Print all the data, keeping every line exactly as it is.

- - -

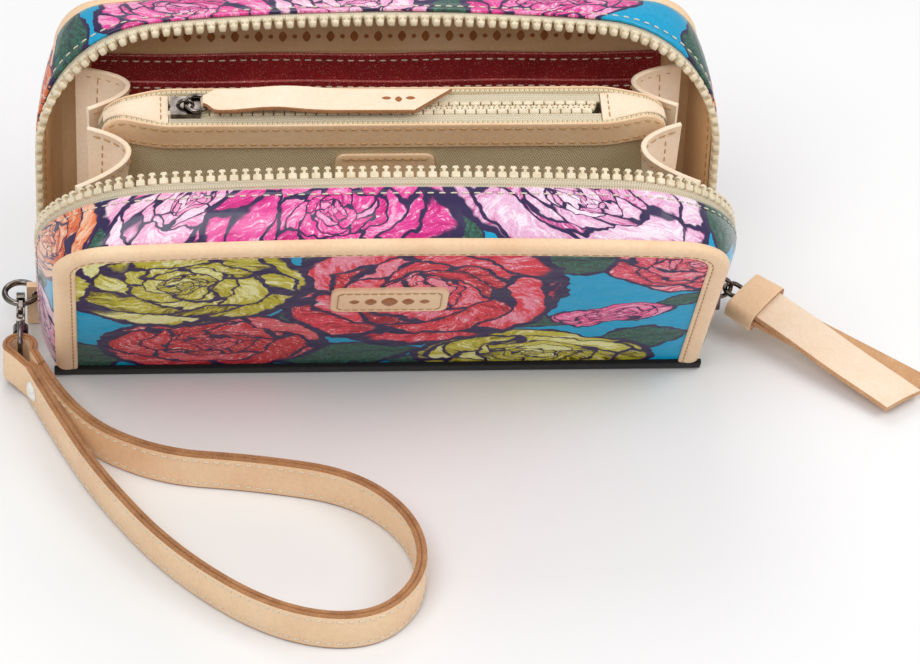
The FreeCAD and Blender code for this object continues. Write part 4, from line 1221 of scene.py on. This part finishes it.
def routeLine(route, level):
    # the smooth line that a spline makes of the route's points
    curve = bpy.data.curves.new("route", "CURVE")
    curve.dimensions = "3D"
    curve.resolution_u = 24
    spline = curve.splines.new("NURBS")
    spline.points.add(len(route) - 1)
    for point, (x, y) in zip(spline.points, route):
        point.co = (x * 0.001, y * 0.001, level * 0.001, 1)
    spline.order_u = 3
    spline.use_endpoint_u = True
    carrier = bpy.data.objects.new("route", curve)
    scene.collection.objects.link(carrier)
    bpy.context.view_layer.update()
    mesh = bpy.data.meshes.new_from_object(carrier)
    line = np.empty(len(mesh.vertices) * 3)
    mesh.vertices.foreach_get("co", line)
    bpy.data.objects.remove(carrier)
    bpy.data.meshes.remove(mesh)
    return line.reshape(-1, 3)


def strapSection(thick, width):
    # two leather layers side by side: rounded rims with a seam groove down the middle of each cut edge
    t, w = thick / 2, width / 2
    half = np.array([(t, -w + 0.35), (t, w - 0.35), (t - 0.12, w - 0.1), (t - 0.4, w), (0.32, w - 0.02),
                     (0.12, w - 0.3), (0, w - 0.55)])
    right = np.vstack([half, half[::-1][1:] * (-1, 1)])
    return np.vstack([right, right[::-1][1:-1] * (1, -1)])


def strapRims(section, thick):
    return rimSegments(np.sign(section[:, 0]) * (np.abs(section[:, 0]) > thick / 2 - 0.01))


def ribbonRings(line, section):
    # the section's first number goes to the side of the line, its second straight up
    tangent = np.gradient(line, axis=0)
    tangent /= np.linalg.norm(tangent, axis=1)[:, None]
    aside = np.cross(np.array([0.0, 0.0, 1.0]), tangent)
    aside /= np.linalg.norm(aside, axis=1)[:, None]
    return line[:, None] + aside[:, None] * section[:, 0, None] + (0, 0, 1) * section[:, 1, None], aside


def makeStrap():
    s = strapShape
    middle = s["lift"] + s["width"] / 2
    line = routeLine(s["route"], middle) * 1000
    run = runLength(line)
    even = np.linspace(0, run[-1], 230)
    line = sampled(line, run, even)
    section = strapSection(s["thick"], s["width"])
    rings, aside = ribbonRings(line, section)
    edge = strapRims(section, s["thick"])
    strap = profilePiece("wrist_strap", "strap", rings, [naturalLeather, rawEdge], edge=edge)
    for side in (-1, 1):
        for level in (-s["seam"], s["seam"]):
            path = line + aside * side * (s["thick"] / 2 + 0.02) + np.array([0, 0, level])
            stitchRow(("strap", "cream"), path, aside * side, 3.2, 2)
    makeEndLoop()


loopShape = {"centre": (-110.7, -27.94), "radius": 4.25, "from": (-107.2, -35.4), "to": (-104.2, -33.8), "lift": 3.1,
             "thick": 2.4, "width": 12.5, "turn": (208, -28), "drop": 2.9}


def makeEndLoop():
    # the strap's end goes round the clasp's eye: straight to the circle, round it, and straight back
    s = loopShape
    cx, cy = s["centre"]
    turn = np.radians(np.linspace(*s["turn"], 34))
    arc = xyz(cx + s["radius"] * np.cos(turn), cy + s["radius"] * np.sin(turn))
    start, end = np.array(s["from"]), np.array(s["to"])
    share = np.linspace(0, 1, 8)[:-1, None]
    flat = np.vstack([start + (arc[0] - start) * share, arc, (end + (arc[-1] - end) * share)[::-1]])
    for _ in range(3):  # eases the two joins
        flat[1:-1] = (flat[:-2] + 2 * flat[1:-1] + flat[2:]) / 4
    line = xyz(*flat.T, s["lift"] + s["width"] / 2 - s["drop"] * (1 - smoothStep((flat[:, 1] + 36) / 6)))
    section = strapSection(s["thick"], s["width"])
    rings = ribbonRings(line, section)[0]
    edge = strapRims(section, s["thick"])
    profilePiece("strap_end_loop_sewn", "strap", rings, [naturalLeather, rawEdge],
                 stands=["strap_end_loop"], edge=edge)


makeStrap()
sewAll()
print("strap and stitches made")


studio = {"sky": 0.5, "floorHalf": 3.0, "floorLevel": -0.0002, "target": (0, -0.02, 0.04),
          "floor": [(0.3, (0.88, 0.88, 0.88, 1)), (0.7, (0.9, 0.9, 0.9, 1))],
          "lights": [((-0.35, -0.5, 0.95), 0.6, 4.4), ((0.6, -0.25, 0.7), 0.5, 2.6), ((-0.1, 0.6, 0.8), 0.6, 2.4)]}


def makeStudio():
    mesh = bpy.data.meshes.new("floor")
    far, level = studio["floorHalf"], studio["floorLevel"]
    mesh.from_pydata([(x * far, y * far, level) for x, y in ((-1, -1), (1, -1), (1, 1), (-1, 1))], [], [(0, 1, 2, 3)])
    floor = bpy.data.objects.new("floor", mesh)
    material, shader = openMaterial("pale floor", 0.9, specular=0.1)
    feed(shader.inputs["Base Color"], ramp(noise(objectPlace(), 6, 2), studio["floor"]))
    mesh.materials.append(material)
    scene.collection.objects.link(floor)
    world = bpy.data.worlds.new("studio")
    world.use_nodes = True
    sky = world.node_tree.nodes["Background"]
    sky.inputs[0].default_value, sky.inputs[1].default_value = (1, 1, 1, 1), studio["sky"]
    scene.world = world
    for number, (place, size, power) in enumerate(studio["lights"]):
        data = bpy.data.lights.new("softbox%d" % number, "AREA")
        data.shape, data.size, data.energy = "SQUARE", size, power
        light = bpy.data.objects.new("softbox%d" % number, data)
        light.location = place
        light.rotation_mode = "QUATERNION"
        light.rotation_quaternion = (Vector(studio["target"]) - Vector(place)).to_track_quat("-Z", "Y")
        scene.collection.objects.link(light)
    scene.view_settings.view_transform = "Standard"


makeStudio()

- - -

**Solution for this task**
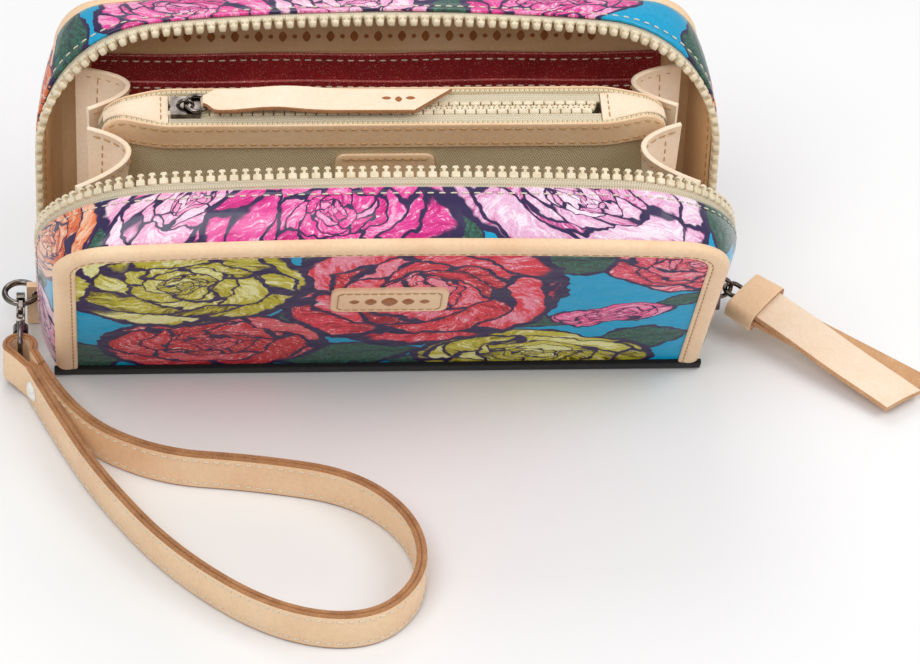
The FreeCAD and Blender code for this object continues. Write part 4, from line 1221 of scene.py on. This part finishes it.
def routeLine(route, level):
    # the smooth line that a spline makes of the route's points
    curve = bpy.data.curves.new("route", "CURVE")
    curve.dimensions = "3D"
    curve.resolution_u = 24
    spline = curve.splines.new("NURBS")
    spline.points.add(len(route) - 1)
    for point, (x, y) in zip(spline.points, route):
        point.co = (x * 0.001, y * 0.001, level * 0.001, 1)
    spline.order_u = 3
    spline.use_endpoint_u = True
    carrier = bpy.data.objects.new("route", curve)
    scene.collection.objects.link(carrier)
    bpy.context.view_layer.update()
    mesh = bpy.data.meshes.new_from_object(carrier)
    line = np.empty(len(mesh.vertices) * 3)
    mesh.vertices.foreach_get("co", line)
    bpy.data.objects.remove(carrier)
    bpy.data.meshes.remove(mesh)
    return line.reshape(-1, 3)


def strapSection(thick, width):
    # two leather layers side by side: rounded rims with a seam groove down the middle of each cut edge
    t, w = thick / 2, width / 2
    half = np.array([(t, -w + 0.35), (t, w - 0.35), (t - 0.12, w - 0.1), (t - 0.4, w), (0.32, w - 0.02),
                     (0.12, w - 0.3), (0, w - 0.55)])
    right = np.vstack([half, half[::-1][1:] * (-1, 1)])
    return np.vstack([right, right[::-1][1:-1] * (1, -1)])


def strapRims(section, thick):
    return rimSegments(np.sign(section[:, 0]) * (np.abs(section[:, 0]) > thick / 2 - 0.01))


def ribbonRings(line, section):
    # the section's first number goes to the side of the line, its second straight up
    tangent = np.gradient(line, axis=0)
    tangent /= np.linalg.norm(tangent, axis=1)[:, None]
    aside = np.cross(np.array([0.0, 0.0, 1.0]), tangent)
    aside /= np.linalg.norm(aside, axis=1)[:, None]
    return line[:, None] + aside[:, None] * section[:, 0, None] + (0, 0, 1) * section[:, 1, None], aside


def makeStrap():
    s = strapShape
    middle = s["lift"] + s["width"] / 2
    line = routeLine(s["route"], middle) * 1000
    run = runLength(line)
    even = np.linspace(0, run[-1], 230)
    line = sampled(line, run, even)
    section = strapSection(s["thick"], s["width"])
    rings, aside = ribbonRings(line, section)
    edge = strapRims(section, s["thick"])
    strap = profilePiece("wrist_strap", "strap", rings, [naturalLeather, rawEdge], edge=edge)
    for side in (-1, 1):
        for level in (-s["seam"], s["seam"]):
            path = line + aside * side * (s["thick"] / 2 + 0.02) + np.array([0, 0, level])
            stitchRow(("strap", "cream"), path, aside * side, 3.2, 2)
    makeEndLoop()


loopShape = {"centre": (-110.7, -27.94), "radius": 4.25, "from": (-107.2, -35.4), "to": (-104.2, -33.8), "lift": 3.1,
             "thick": 2.4, "width": 12.5, "turn": (208, -28), "drop": 2.9}


def makeEndLoop():
    # the strap's end goes round the clasp's eye: straight to the circle, round it, and straight back
    s = loopShape
    cx, cy = s["centre"]
    turn = np.radians(np.linspace(*s["turn"], 34))
    arc = xyz(cx + s["radius"] * np.cos(turn), cy + s["radius"] * np.sin(turn))
    start, end = np.array(s["from"]), np.array(s["to"])
    share = np.linspace(0, 1, 8)[:-1, None]
    flat = np.vstack([start + (arc[0] - start) * share, arc, (end + (arc[-1] - end) * share)[::-1]])
    for _ in range(3):  # eases the two joins
        flat[1:-1] = (flat[:-2] + 2 * flat[1:-1] + flat[2:]) / 4
    line = xyz(*flat.T, s["lift"] + s["width"] / 2 - s["drop"] * (1 - smoothStep((flat[:, 1] + 36) / 6)))
    section = strapSection(s["thick"], s["width"])
    rings = ribbonRings(line, section)[0]
    edge = strapRims(section, s["thick"])
    profilePiece("strap_end_loop_sewn", "strap", rings, [naturalLeather, rawEdge],
                 stands=["strap_end_loop"], edge=edge)


makeStrap()
sewAll()
print("strap and stitches made")


studio = {"sky": 0.5, "floorHalf": 3.0, "floorLevel": -0.0002, "target": (0, -0.02, 0.04),
          "floor": [(0.3, (0.88, 0.88, 0.88, 1)), (0.7, (0.9, 0.9, 0.9, 1))],
          "lights": [((-0.35, -0.5, 0.95), 0.6, 4.4), ((0.6, -0.25, 0.7), 0.5, 2.6), ((-0.1, 0.6, 0.8), 0.6, 2.4)]}


def makeStudio():
    mesh = bpy.data.meshes.new("floor")
    far, level = studio["floorHalf"], studio["floorLevel"]
    mesh.from_pydata([(x * far, y * far, level) for x, y in ((-1, -1), (1, -1), (1, 1), (-1, 1))], [], [(0, 1, 2, 3)])
    floor = bpy.data.objects.new("floor", mesh)
    material, shader = openMaterial("pale floor", 0.9, specular=0.1)
    feed(shader.inputs["Base Color"], ramp(noise(objectPlace(), 6, 2), studio["floor"]))
    mesh.materials.append(material)
    scene.collection.objects.link(floor)
    world = bpy.data.worlds.new("studio")
    world.use_nodes = True
    sky = world.node_tree.nodes["Background"]
    sky.inputs[0].default_value, sky.inputs[1].default_value = (1, 1, 1, 1), studio["sky"]
    scene.world = world
    for number, (place, size, power) in enumerate(studio["lights"]):
        data = bpy.data.lights.new("softbox%d" % number, "AREA")
        data.shape, data.size, data.energy = "SQUARE", size, power
        light = bpy.data.objects.new("softbox%d" % number, data)
        light.location = place
        light.rotation_mode = "QUATERNION"
        light.rotation_quaternion = (Vector(studio["target"]) - Vector(place)).to_track_quat("-Z", "Y")
        scene.collection.objects.link(light)
    scene.view_settings.view_transform = "Standard"


makeStudio()